Task to complete:
Reproduce, exactly and in full, only the lines below from the one containing "massNames.forEach((name, mass) =>" through the one containing "obj.matrix_parent_inverse = Matrix.Identity(4)".

Entries with model source code:

--*--

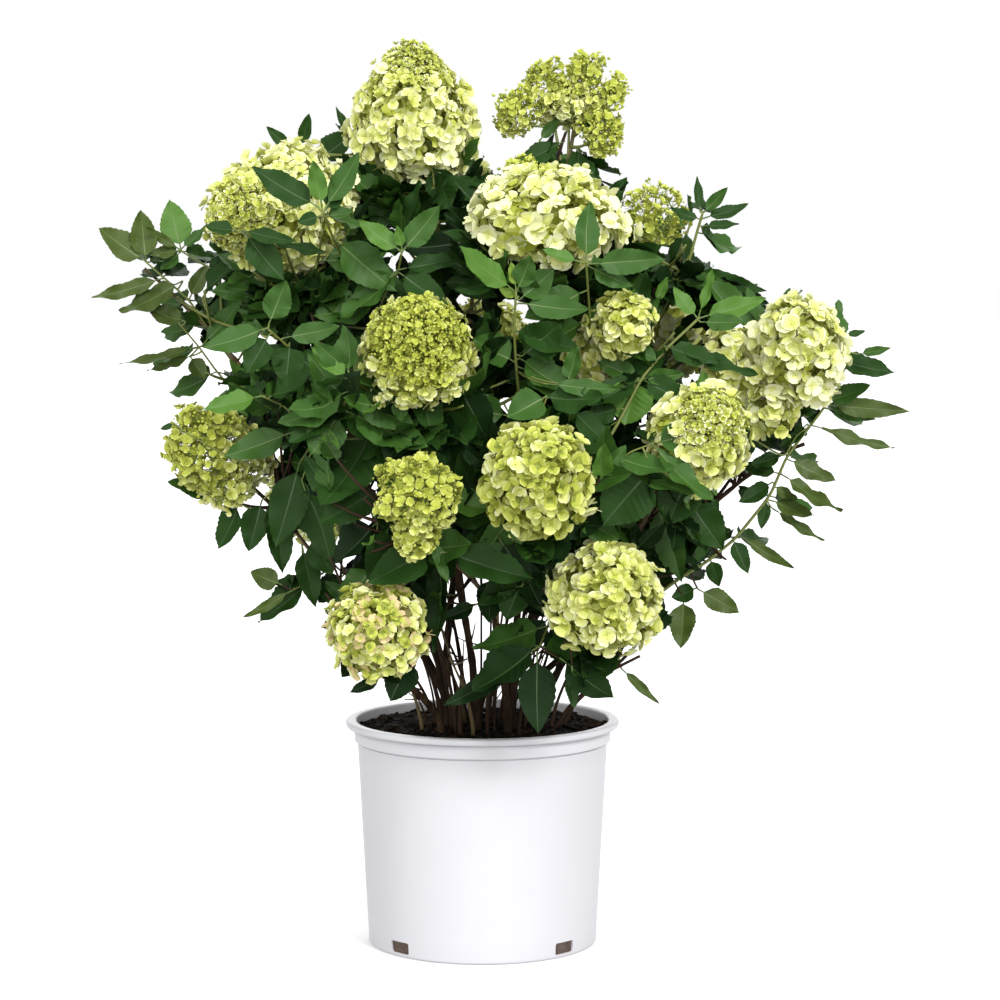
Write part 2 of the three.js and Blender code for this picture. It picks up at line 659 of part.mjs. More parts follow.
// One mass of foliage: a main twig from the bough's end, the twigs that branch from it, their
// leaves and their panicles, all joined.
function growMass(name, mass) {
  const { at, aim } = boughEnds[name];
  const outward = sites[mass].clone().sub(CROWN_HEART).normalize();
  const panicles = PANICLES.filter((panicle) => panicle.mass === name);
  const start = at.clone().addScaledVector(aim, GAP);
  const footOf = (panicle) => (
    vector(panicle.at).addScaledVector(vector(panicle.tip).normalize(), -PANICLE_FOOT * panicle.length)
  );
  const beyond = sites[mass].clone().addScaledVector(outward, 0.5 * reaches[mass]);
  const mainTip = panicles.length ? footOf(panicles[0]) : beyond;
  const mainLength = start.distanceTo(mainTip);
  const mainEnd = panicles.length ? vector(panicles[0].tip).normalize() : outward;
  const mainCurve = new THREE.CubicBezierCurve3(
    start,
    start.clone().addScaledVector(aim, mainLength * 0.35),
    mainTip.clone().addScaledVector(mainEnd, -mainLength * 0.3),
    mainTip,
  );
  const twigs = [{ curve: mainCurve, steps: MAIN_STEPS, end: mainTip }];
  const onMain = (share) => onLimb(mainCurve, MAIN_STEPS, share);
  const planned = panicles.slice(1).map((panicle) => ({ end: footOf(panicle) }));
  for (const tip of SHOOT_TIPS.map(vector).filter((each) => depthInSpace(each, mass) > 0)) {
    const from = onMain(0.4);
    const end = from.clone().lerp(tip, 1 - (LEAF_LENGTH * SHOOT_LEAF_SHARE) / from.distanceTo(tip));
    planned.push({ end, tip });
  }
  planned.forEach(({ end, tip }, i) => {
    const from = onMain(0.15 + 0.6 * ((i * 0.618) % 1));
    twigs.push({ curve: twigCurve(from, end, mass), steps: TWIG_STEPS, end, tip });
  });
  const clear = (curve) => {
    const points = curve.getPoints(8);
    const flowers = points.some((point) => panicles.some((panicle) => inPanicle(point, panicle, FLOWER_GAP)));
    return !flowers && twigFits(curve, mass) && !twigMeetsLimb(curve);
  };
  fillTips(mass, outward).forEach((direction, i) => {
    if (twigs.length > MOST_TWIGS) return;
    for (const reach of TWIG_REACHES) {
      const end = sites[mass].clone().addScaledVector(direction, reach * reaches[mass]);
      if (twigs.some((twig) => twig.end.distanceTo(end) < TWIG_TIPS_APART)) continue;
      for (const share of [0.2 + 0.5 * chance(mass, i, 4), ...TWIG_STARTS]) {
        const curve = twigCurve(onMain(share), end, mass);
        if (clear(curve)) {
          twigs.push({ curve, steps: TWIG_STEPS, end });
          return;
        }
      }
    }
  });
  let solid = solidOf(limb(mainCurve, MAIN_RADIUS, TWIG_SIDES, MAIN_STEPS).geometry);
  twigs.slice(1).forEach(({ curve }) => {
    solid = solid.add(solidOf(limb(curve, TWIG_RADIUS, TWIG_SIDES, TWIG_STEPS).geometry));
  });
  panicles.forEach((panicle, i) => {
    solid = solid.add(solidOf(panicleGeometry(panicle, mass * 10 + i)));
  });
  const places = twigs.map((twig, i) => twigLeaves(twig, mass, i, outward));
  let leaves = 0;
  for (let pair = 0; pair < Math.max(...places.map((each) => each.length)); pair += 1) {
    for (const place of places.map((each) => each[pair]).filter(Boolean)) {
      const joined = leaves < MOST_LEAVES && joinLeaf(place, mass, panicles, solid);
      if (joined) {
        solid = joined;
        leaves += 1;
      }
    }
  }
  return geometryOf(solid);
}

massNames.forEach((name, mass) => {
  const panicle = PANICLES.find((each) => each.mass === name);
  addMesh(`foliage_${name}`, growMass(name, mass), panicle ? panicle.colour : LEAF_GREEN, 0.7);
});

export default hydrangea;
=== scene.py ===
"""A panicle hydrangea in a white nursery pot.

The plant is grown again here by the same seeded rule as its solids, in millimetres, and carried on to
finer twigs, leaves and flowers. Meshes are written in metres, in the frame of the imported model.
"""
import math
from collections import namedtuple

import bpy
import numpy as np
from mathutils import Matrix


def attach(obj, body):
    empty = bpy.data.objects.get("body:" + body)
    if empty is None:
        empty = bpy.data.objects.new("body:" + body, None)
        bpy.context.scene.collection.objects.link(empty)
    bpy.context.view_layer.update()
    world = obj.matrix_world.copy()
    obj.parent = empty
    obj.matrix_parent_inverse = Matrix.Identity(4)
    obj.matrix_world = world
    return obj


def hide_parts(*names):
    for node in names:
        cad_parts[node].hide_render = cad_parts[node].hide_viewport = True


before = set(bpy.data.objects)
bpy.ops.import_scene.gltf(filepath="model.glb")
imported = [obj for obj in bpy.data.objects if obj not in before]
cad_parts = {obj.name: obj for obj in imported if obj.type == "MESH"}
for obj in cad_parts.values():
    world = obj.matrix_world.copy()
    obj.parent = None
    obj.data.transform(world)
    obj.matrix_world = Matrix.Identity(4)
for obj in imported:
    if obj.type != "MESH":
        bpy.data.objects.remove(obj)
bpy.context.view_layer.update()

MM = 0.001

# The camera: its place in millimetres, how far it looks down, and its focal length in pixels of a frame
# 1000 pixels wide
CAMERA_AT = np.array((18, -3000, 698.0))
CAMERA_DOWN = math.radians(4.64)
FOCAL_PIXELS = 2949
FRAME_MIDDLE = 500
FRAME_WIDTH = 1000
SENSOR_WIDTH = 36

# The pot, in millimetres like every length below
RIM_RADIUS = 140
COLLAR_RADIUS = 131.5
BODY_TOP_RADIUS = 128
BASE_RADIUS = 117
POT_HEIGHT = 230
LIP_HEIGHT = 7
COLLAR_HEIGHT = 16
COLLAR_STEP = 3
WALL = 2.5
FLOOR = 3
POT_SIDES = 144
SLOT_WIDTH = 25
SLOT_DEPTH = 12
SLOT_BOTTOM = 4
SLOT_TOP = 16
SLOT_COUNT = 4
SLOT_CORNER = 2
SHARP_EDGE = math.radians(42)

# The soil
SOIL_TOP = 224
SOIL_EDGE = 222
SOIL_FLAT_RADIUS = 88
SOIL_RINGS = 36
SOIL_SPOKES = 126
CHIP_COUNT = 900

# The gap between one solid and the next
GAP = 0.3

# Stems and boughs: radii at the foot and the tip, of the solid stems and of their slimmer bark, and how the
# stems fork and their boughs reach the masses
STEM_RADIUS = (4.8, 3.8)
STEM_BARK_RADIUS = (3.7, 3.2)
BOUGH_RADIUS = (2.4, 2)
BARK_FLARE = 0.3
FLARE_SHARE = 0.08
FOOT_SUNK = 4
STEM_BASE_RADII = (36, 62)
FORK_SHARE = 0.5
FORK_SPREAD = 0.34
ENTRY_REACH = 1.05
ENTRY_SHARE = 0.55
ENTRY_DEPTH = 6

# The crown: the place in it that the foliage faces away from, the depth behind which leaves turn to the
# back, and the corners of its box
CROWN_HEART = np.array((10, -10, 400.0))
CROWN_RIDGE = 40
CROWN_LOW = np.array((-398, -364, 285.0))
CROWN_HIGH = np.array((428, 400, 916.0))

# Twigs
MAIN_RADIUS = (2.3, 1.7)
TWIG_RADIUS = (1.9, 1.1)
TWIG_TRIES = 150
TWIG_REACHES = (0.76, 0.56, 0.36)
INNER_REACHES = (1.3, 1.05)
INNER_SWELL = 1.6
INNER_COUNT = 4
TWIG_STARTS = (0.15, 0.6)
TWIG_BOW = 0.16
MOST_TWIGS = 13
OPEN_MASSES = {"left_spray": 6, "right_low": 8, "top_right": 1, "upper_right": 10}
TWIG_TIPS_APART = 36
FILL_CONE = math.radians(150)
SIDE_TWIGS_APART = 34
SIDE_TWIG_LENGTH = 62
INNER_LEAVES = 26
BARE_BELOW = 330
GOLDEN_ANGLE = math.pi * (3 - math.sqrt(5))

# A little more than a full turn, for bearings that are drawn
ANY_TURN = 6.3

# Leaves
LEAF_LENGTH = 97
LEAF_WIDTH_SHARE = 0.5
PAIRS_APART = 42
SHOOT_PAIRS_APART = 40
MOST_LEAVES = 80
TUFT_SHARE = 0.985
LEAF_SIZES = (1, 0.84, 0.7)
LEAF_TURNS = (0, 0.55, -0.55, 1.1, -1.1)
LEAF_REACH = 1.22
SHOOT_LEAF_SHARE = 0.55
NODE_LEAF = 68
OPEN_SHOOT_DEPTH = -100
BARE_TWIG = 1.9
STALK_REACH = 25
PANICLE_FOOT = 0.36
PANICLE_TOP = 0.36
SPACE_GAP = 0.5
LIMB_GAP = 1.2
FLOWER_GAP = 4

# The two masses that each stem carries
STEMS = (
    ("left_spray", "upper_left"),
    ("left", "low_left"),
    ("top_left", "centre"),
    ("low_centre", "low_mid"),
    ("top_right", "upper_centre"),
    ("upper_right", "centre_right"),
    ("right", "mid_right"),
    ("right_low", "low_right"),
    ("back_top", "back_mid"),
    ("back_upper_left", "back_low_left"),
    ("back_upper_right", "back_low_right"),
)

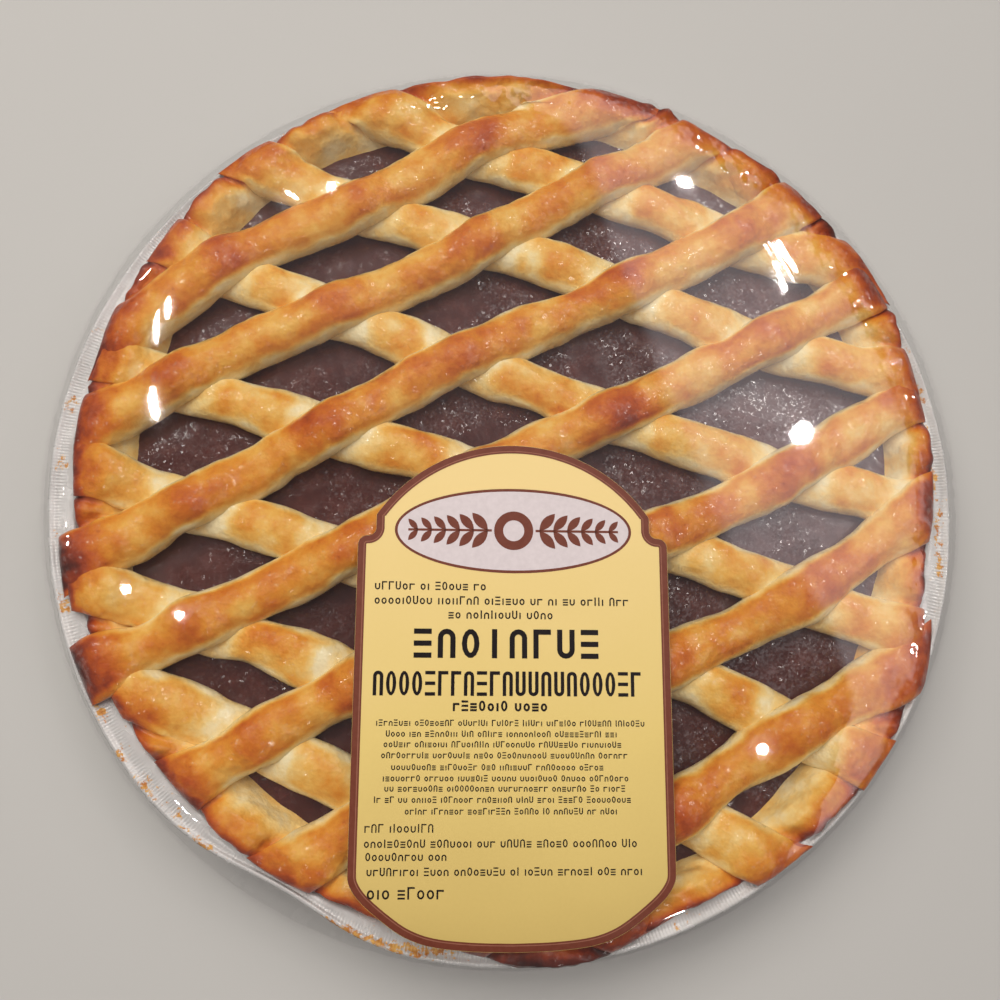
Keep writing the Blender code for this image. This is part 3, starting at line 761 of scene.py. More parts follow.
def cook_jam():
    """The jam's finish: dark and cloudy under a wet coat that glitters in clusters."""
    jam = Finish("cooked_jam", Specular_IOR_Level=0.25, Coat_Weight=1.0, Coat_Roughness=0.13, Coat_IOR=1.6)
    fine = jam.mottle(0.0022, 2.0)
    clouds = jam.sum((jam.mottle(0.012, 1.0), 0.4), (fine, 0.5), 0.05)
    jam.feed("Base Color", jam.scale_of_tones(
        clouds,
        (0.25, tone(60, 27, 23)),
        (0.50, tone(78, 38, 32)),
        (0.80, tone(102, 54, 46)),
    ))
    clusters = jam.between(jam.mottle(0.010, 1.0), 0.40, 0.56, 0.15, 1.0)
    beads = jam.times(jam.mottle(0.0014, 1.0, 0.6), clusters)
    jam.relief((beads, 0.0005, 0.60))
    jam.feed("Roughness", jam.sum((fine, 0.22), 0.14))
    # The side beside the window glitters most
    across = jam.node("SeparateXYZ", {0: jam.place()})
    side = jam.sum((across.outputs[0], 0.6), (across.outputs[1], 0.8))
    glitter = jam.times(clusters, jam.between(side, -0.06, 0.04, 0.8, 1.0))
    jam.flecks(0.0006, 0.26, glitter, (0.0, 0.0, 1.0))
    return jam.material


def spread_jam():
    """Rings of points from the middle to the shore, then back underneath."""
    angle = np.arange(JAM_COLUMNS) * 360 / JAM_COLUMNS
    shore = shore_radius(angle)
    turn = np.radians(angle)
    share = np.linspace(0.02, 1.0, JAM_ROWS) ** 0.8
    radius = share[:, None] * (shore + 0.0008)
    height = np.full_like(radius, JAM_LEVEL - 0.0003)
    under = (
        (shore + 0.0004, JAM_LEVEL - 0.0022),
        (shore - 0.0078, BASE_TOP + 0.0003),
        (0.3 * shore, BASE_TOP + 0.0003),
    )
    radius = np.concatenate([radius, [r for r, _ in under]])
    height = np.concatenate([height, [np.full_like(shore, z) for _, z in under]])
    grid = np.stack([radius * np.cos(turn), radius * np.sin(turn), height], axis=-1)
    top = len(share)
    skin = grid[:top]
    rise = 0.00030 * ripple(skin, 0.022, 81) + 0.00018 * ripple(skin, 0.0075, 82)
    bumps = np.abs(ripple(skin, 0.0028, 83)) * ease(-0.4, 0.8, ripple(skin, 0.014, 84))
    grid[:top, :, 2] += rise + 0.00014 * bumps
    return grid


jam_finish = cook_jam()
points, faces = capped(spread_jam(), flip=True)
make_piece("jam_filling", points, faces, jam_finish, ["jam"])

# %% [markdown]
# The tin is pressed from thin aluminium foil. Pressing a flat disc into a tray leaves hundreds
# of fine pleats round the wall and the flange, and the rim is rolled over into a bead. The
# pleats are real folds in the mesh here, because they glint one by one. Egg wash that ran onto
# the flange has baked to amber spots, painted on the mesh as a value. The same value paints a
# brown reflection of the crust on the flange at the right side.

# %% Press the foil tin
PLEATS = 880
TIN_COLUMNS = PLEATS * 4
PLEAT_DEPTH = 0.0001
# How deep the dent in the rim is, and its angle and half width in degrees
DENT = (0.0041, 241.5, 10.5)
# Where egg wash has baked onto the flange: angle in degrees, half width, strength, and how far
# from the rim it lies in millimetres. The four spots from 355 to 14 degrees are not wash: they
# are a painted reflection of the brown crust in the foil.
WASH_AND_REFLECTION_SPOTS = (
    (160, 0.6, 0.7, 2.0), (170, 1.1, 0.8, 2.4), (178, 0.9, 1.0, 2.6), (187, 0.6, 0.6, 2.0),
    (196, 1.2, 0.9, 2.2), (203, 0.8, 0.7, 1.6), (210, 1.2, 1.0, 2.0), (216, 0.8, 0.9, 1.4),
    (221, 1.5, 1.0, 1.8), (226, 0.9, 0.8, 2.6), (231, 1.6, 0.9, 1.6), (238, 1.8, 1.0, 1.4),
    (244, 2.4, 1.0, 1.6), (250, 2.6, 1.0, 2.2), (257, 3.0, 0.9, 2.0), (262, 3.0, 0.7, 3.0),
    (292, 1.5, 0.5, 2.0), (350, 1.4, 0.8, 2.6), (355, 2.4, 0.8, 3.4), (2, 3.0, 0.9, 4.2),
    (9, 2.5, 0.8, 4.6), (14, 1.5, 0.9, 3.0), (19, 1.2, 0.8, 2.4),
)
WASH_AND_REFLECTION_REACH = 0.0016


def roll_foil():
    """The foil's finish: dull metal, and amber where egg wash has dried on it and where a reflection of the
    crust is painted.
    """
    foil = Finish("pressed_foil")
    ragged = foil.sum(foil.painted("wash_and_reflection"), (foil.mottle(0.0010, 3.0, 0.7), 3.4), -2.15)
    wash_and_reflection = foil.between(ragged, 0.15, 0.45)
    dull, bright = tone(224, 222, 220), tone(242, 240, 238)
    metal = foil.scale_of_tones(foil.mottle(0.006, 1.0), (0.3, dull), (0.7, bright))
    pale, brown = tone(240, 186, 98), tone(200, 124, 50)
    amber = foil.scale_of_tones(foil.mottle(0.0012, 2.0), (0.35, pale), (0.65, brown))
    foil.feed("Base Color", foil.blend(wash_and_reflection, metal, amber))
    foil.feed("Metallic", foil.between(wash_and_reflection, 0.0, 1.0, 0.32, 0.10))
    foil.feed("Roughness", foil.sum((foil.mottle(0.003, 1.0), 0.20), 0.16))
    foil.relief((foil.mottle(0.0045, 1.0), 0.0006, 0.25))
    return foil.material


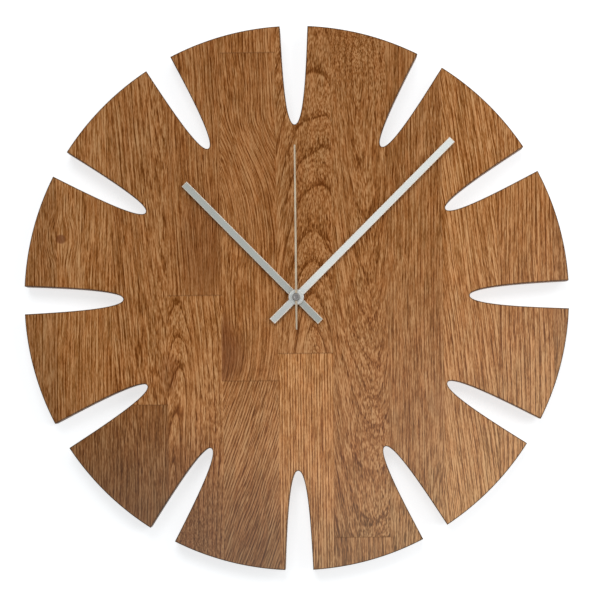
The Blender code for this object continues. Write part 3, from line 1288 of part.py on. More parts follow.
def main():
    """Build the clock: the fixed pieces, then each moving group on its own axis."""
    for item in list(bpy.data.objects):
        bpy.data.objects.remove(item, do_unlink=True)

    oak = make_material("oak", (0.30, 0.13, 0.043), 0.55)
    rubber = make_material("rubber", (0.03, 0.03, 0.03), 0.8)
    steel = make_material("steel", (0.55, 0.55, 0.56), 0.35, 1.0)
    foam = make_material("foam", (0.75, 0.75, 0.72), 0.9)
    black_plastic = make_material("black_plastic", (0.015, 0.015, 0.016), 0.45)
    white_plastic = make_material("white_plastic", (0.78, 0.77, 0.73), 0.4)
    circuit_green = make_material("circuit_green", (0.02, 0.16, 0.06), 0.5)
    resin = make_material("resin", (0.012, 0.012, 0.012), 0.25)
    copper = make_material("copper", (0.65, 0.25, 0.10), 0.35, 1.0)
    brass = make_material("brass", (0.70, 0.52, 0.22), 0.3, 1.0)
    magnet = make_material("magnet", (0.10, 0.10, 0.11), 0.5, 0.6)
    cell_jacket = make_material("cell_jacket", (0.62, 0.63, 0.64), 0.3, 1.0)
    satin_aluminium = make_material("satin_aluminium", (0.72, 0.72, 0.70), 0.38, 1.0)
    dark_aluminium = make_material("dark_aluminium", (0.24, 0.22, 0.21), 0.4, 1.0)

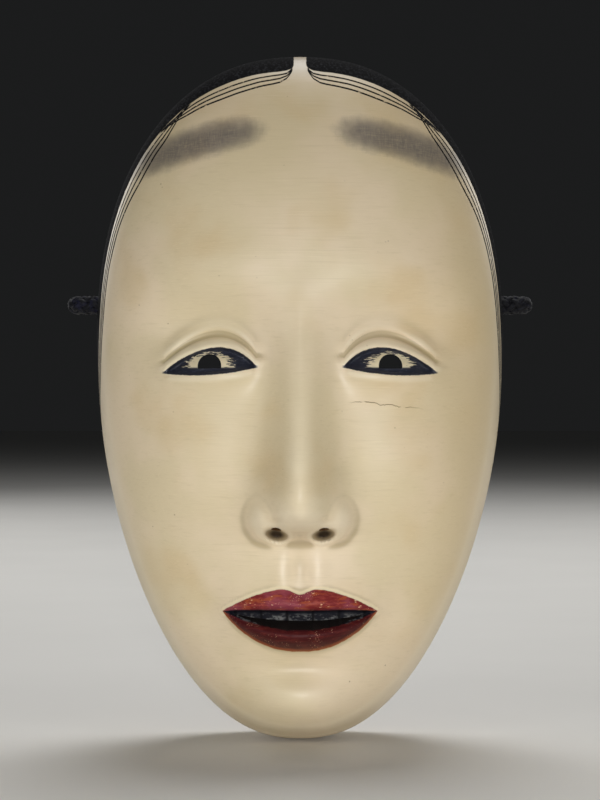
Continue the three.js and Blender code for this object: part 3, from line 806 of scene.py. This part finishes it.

--*--

Answer to the problem:
massNames.forEach((name, mass) => {
  const panicle = PANICLES.find((each) => each.mass === name);
  addMesh(`foliage_${name}`, growMass(name, mass), panicle ? panicle.colour : LEAF_GREEN, 0.7);
});

export default hydrangea;
=== scene.py ===
"""A panicle hydrangea in a white nursery pot.

The plant is grown again here by the same seeded rule as its solids, in millimetres, and carried on to
finer twigs, leaves and flowers. Meshes are written in metres, in the frame of the imported model.
"""
import math
from collections import namedtuple

import bpy
import numpy as np
from mathutils import Matrix


def attach(obj, body):
    empty = bpy.data.objects.get("body:" + body)
    if empty is None:
        empty = bpy.data.objects.new("body:" + body, None)
        bpy.context.scene.collection.objects.link(empty)
    bpy.context.view_layer.update()
    world = obj.matrix_world.copy()
    obj.parent = empty
    obj.matrix_parent_inverse = Matrix.Identity(4)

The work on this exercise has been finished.